The ÉMilie Suite draws on material from Saariaho's opera of that name; it too had Maalouf as librettist. Taking place on a single night in 1749, it examines the thoughts of the mathematician-physicist mistress of Voltaire. Saariaho's achievement in compacting a nine-scene opera lasting almost an hour and a half into a piece for restricted orchestra (chiefly single winds, and a harpsichord) lasting a quarter of that is remarkable. Indeed, it does make one want to go on and explore the full opera, of which no recording is (yet) available. Again the focus, the fire, the potency, are striking. Nor could they have been merely hinted at by a self-aggrandizing conductor or orchestra. These forces with Vourc'h achieve real impact and sense of purpose and direction. The insight into ÉMilie du Châtelet's complex character isn't perhaps always as fully drawn here by the soprano here as it was by Mattila (at the Opéra national de Lyon under Kazushi Ono in 2010) in the full opera – itself also an amazing monodrama – but compelling nevertheless.

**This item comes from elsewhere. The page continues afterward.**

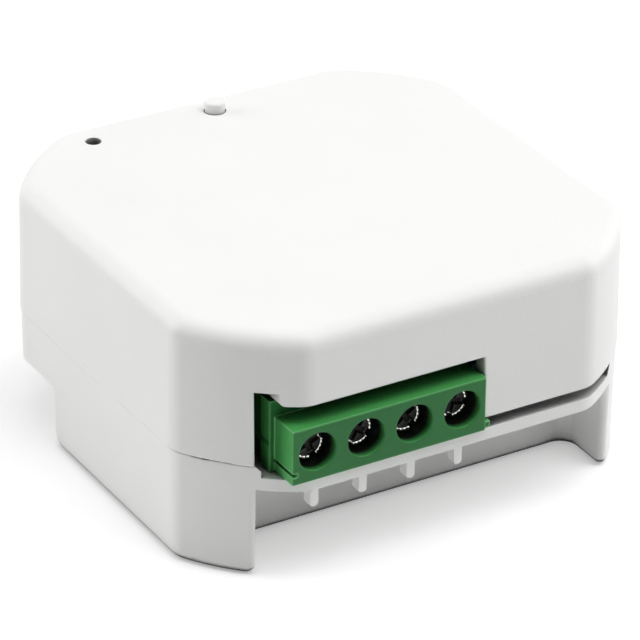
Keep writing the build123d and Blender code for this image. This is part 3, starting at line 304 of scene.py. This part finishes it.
def shade_gaps(tree, shader, reach, closed, open_to, deep):
    """Painted shade: darker colour down in narrow gaps and wells, from how closed in the surface
    is.
    """
    nearby = tree.nodes.new("ShaderNodeAmbientOcclusion")
    nearby.samples = EDGE_SAMPLES
    nearby.inputs["Distance"].default_value = reach
    gap_shade = map_range(tree, nearby.outputs["AO"], closed, open_to, 1.0, 0.0)
    mix_base(tree, shader, gap_shade, deep)
    return gap_shade


def paint_side_light(tree, shader):
    """Painted light: lighter colour on the block's top and ends than on its face, as if more light
    fell there.
    """
    surface = tree.nodes.new("ShaderNodeNewGeometry")
    parts = tree.nodes.new("ShaderNodeSeparateXYZ")
    tree.links.new(surface.outputs["Normal"], parts.inputs["Vector"])
    facing = math_node(tree, "ABSOLUTE", parts.outputs["Y"])
    mix_base(tree, shader, map_range(tree, facing, *GREEN_FACING, 1.0, 0.0), srgb(GREEN_SIDE_LIGHT))


def well_place(tree):
    """Distance from the nearest screw's axis, and the place along it, both in metres."""
    low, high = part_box("terminal_screw_1")
    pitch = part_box("terminal_screw_2")[0][0] - low[0]
    middle_x, middle_z = (low[0] + high[0]) / 2, (low[2] + high[2]) / 2
    coords = tree.nodes.new("ShaderNodeTexCoord")
    parts = tree.nodes.new("ShaderNodeSeparateXYZ")
    tree.links.new(coords.outputs["Object"], parts.inputs["Vector"])
    first, last = middle_x - pitch / 2, middle_x + pitch / 2
    across = math_node(tree, "WRAP", parts.outputs["X"], last, first)
    across = math_node(tree, "SUBTRACT", across, middle_x)
    up = math_node(tree, "SUBTRACT", parts.outputs["Z"], middle_z)
    across, up = math_node(tree, "POWER", across, 2.0), math_node(tree, "POWER", up, 2.0)
    return math_node(tree, "SQRT", math_node(tree, "ADD", across, up)), parts.outputs["Y"]


def shade_wells(tree, shader, radius, place):
    """Painted shade: the screw wells darken quickly behind the block's front face."""
    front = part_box("terminal_housing")[0][1]
    start, end = WELL_RADIUS + WELL_EDGE[0], WELL_RADIUS + WELL_EDGE[1]
    inside = map_range(tree, radius, start, end, 1.0, 0.0)
    depth = map_range(tree, place, front + WELL_SHADE[0], front + WELL_SHADE[1])
    mix_base(tree, shader, math_node(tree, "MULTIPLY", inside, depth), WELL_SHADE_COLOUR)


def housing_plastic():
    """White moulded plastic with painted highlights on its edges and painted shade in its gaps."""
    material, tree, shader = new_material("white_plastic")
    vary_colour(tree, shader, noise(tree, *STAINS), *WHITE_TONES)
    edge = edge_bevel(tree, WHITE_EDGE)
    # Painted highlights on the rounded edges
    paint_edge_highlights(tree, shader, edge, WHITE_EDGE_HIGHLIGHT)
    # Painted shade in the gaps
    gap_shade = shade_gaps(tree, shader, *WHITE_GAP_SHADE)
    vary_roughness(tree, shader, noise(tree, *GLOSS_SPOTS), *WHITE_ROUGH, gap_shade)
    scale, relief = WHITE_GRAIN
    bump = add_bump(tree, shader, noise(tree, scale, *GRAIN_DETAIL), relief)
    tree.links.new(edge.outputs["Normal"], bump.inputs["Normal"])
    return material


def terminal_plastic():
    """Green moulded plastic with painted highlights on its edges, painted light on its top and
    ends, and painted shade in its gaps and screw wells.
    """
    material, tree, shader = new_material("green_plastic")
    shader.inputs["Specular IOR Level"].default_value = GREEN_SPECULAR
    vary_colour(tree, shader, noise(tree, *STAINS), *GREEN_TONES)
    # Painted light on the block's top and ends
    paint_side_light(tree, shader)
    edge = edge_bevel(tree, GREEN_EDGE)
    radius, place = well_place(tree)
    start, end = WELL_RADIUS + PLAIN_EDGE[0], WELL_RADIUS + PLAIN_EDGE[1]
    # Painted highlights on the rounded edges, kept off the well mouths
    paint_edge_highlights(tree, shader, edge, GREEN_EDGE_HIGHLIGHT, map_range(tree, radius, start, end))
    # Painted shade in the gaps
    gap_shade = shade_gaps(tree, shader, *GREEN_GAP_SHADE)
    # Painted shade in the screw wells
    shade_wells(tree, shader, radius, place)
    vary_roughness(tree, shader, noise(tree, *GLOSS_SPOTS), *GREEN_ROUGH, gap_shade)
    scale, relief = GREEN_GRAIN
    bump = add_bump(tree, shader, noise(tree, scale, *GRAIN_DETAIL), relief)
    tree.links.new(edge.outputs["Normal"], bump.inputs["Normal"])
    return material


def moulded_plastic(name, dark, light, rough, grain):
    """Moulded plastic with a fine sparked grain and slightly uneven gloss."""
    material, tree, shader = new_material(name)
    vary_colour(tree, shader, noise(tree, *STAINS), dark, light)
    vary_roughness(tree, shader, noise(tree, *GLOSS_SPOTS), *rough)
    scale, relief = grain
    add_bump(tree, shader, noise(tree, scale, *GRAIN_DETAIL), relief)
    return material


def plated_metal(name, dark, light, rough, relief):
    """Plated metal with faint stains and machining marks."""
    material, tree, shader = new_material(name)
    shader.inputs["Metallic"].default_value = 1.0
    vary_colour(tree, shader, noise(tree, *METAL_STAINS), dark, light)
    vary_roughness(tree, shader, noise(tree, *METAL_GLOSS_SPOTS), *rough)
    add_bump(tree, shader, noise(tree, *METAL_MARKS), relief)
    return material


def make_materials():
    """Every material of the object, by name."""
    materials = {"white_plastic": housing_plastic(), "green_plastic": terminal_plastic()}
    for name, looks in PLASTICS.items():
        materials[name] = moulded_plastic(name, *looks)
    for name, looks in METALS.items():
        materials[name] = plated_metal(name, *looks)
    return materials


def finish_nodes(materials):
    """Each CAD node gets its material."""
    finish_of = {family: finish for finish, families in FINISHES.items() for family in families}
    for name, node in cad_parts.items():
        node.data.materials.clear()
        node.data.materials.append(materials[finish_of[name.rstrip("_0123456789")]])


def head_depth(radius, angle, turn):
    """How far the screw head's face lies behind its front plane, in millimetres."""
    if radius > RIM_OUTER:
        share = (radius - RIM_OUTER) / (HEAD_RADIUS - RIM_OUTER)
        depth = HEAD_SHOULDER * (1 - math.sqrt(max(0.0, 1 - share ** 2)))
    elif radius > RIM_INNER:
        depth = RIM_TOOTH * (0.5 + 0.5 * math.cos(RIM_TEETH * angle)) ** 2
    else:
        depth = FACE_SINK
    across = radius * math.cos(angle - turn)
    along = radius * math.sin(angle - turn)
    for offset in (abs(across), abs(along)):
        wall = min(max((CROSS_WIDTH / 2 + CROSS_SLOPE - offset) / CROSS_SLOPE, 0.0), 1.0)
        depth = max(depth, CROSS_DEPTH * wall)
    return depth


def head_radii():
    """Radii of the rings of points on the head, close together at the rim, in millimetres."""
    rim_width, edge_width = RIM_OUTER - RIM_INNER, HEAD_RADIUS - RIM_OUTER
    face = [RIM_INNER * i / FACE_RINGS for i in range(1, FACE_RINGS + 1)]
    rim = [RIM_INNER + rim_width * (i + 0.5) / RIM_RINGS for i in range(RIM_RINGS)]
    shoulder = [RIM_OUTER + edge_width * i / RIM_RINGS for i in range(RIM_RINGS + 1)]
    return face, rim, shoulder


def add_ring(mesh, place, radius, back):
    """Ring of points about the screw's axis; radius and back may depend on the angle."""
    points = []
    for i in range(RING_POINTS):
        angle = 2 * math.pi * i / RING_POINTS
        r = radius(angle) * MM
        spot = (r * math.cos(angle), back(angle) * MM, r * math.sin(angle))
        points.append(mesh.verts.new(place + Vector(spot)))
    return points


def join_rings(mesh, first, second, finish):
    """Band of faces between two rings of points."""
    for i in range(RING_POINTS):
        j = (i + 1) % RING_POINTS
        face = mesh.faces.new((first[i], first[j], second[j], second[i]))
        face.material_index = finish
        face.smooth = True


def add_head(mesh, place, turn):
    """Crossed face, toothed rim and rounded shoulder of a screw's head; gives its last ring."""
    face, rim, shoulder = head_radii()
    middle = mesh.verts.new(place + Vector((0, CROSS_DEPTH * MM, 0)))
    last = None
    for radii, finish in ((face, HEAD), (rim, RIM), (shoulder, HEAD)):
        for radius in radii:
            ring = add_ring(mesh, place, lambda a: radius, lambda a: head_depth(radius, a, turn))
            if last is None:
                for i in range(RING_POINTS):
                    mesh.faces.new((middle, ring[i], ring[(i + 1) % RING_POINTS])).smooth = True
            else:
                join_rings(mesh, last, ring, finish)
            last = ring
    return last


def add_shank(mesh, place, length, last):
    """Back of the head and a threaded shank, from the head's last ring to the screw's end."""
    for radius in (HEAD_RADIUS, THREAD_ROOT):
        ring = add_ring(mesh, place, lambda a: radius, lambda a: HEAD_THICK)
        join_rings(mesh, last, ring, SHANK)
        last = ring
    steps = round((length - HEAD_THICK) / THREAD_PITCH * THREAD_STEPS)
    for i in range(steps + 1):
        back = HEAD_THICK + (length - HEAD_THICK) * i / steps

        def thread(angle):
            phase = math.cos(2 * math.pi * back / THREAD_PITCH - angle)
            return THREAD_ROOT + (THREAD_CREST - THREAD_ROOT) * (0.5 + 0.5 * phase)

        ring = add_ring(mesh, place, thread, lambda a: back)
        join_rings(mesh, last, ring, SHANK)
        last = ring
    mesh.faces.new(reversed(last)).material_index = SHANK


def clamp_screw(index, turn, materials):
    """Screw with a dark crossed head, a toothed rim whose bright metal is a painted highlight, and
    a threaded shank.
    """
    low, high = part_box(f"terminal_screw_{index}")
    place = Vector(((low[0] + high[0]) / 2, low[1], (low[2] + high[2]) / 2))
    mesh = bmesh.new()
    add_shank(mesh, place, (high[1] - low[1]) / MM, add_head(mesh, place, turn))
    bmesh.ops.recalc_face_normals(mesh, faces=mesh.faces)
    name = f"clamp_screw_{index}"
    data = bpy.data.meshes.new(name)
    mesh.to_mesh(data)
    mesh.free()
    for finish in SCREW_FINISHES:
        data.materials.append(materials[finish])
    piece = bpy.data.objects.new(name, data)
    bpy.context.scene.collection.objects.link(piece)
    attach(piece, f"screw_{index}")
    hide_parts(f"terminal_screw_{index}")


def place_camera():
    """Camera with the photograph's place, angle and field of view."""
    sin_a, cos_a = math.sin(CAMERA_AZIMUTH), math.cos(CAMERA_AZIMUTH)
    sin_e, cos_e = math.sin(CAMERA_ELEVATION), math.cos(CAMERA_ELEVATION)
    back = Vector((-sin_a * cos_e, -cos_a * cos_e, sin_e))
    right = Vector((cos_a, -sin_a, 0))
    up = back.cross(right)
    level = Matrix((right, up, back)).transposed()
    turned = level @ Matrix.Rotation(CAMERA_ROLL, 3, "Z")
    data = bpy.data.cameras.new("camera")
    data.lens = CAMERA_LENS
    data.sensor_width = CAMERA_SENSOR
    data.clip_start = CAMERA_NEAR
    camera = bpy.data.objects.new("camera", data)
    camera.matrix_world = Matrix.Translation(CAMERA_PLACE) @ turned.to_4x4()
    bpy.context.scene.collection.objects.link(camera)
    bpy.context.scene.camera = camera


def place_lamps():
    """Large soft lamps above and around the object."""
    for name, place, size, power in LAMPS:
        data = bpy.data.lights.new(name, "AREA")
        data.shape = "SQUARE"
        data.size = size
        data.energy = power
        lamp = bpy.data.objects.new(name, data)
        direction = LAMP_AIM - Vector(place)
        turn = direction.to_track_quat("-Z", "Y").to_matrix().to_4x4()
        lamp.matrix_world = Matrix.Translation(place) @ turn
        bpy.context.scene.collection.objects.link(lamp)


def background_ray(tree):
    """1 for rays that should see the white background: camera, glossy and transmission rays."""
    rays = tree.nodes.new("ShaderNodeLightPath").outputs
    seen = math_node(tree, "MAXIMUM", rays["Is Camera Ray"], rays["Is Glossy Ray"])
    return math_node(tree, "MAXIMUM", seen, rays["Is Transmission Ray"])


def make_world():
    """Even white surroundings, plain white where the background is seen."""
    world = bpy.data.worlds.new("studio")
    bpy.context.scene.world = world
    world.use_nodes = True
    tree = world.node_tree
    tree.nodes.clear()
    mix = tree.nodes.new("ShaderNodeMixShader")
    for socket, strength in ((mix.inputs[1], WORLD_STRENGTH), (mix.inputs[2], 1.0)):
        background = tree.nodes.new("ShaderNodeBackground")
        background.inputs["Color"].default_value = (1, 1, 1, 1)
        background.inputs["Strength"].default_value = strength
        tree.links.new(background.outputs["Background"], socket)
    output = tree.nodes.new("ShaderNodeOutputWorld")
    tree.links.new(background_ray(tree), mix.inputs["Fac"])
    tree.links.new(mix.outputs["Shader"], output.inputs["Surface"])


def make_floor():
    """Pale floor that keeps the object's soft shadow and otherwise reads as white."""
    half = FLOOR_SIZE / 2
    mesh = bpy.data.meshes.new("floor")
    corners = [(-half, -half, 0), (half, -half, 0), (half, half, 0), (-half, half, 0)]
    mesh.from_pydata(corners, [], [(0, 1, 2, 3)])
    floor = bpy.data.objects.new("floor", mesh)
    bpy.context.scene.collection.objects.link(floor)
    material, tree, shader = new_material("floor_paper")
    shader.inputs["Base Color"].default_value = srgb(FLOOR_TONE)
    shader.inputs["Roughness"].default_value = FLOOR_ROUGH
    shader.inputs["Specular IOR Level"].default_value = 0.0
    choose = tree.nodes.new("ShaderNodeMixShader")
    for socket, strength in ((choose.inputs[1], 0.0), (choose.inputs[2], FLOOR_GLOW)):
        glow = tree.nodes.new("ShaderNodeEmission")
        glow.inputs["Strength"].default_value = strength
        tree.links.new(glow.outputs["Emission"], socket)
    total = tree.nodes.new("ShaderNodeAddShader")
    tree.links.new(background_ray(tree), choose.inputs["Fac"])
    tree.links.new(shader.outputs["BSDF"], total.inputs[0])
    tree.links.new(choose.outputs["Shader"], total.inputs[1])
    tree.links.new(total.outputs["Shader"], tree.nodes["Material Output"].inputs["Surface"])
    mesh.materials.append(material)


materials = make_materials()
finish_nodes(materials)
for number, turn in enumerate(SCREW_TURNS, start=1):
    clamp_screw(number, turn, materials)
place_camera()
place_lamps()
make_world()
make_floor()
bpy.context.scene.view_settings.view_transform = "Standard"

Saariaho's is the kind of contemporary composition that seems to have so much in its favor. Accessible to those for whom more adventurous styles may not be, her music is nevertheless original. It's pioneering in its integrity and rigor. And it's music full of expression thanks to the composer's wide and uncompromising references from the world known by (or potentially familiar to) her audiences.

The acoustics – of the Neugartheim-Ittlenheim Hall (in eastern France) for the ÉMilie Suite and Quatre Instants and the Cité de la musique, Strasbourg (in France) for the purely instrumental work – help the performances. Resonant and spacious, they suggest and support not only the wide palette which Saariaho employs, but also the sense that her scales of references are broad. Hence significant. The booklet in English, French and Finnish contains useful background to works and performers. These are all first recordings, and ones you should not hesitate to buy either if you are already enchanted by Saariaho's persuasive sound world, and/or want examples of some of the most confident and successful new music being written today. Strongly recommended.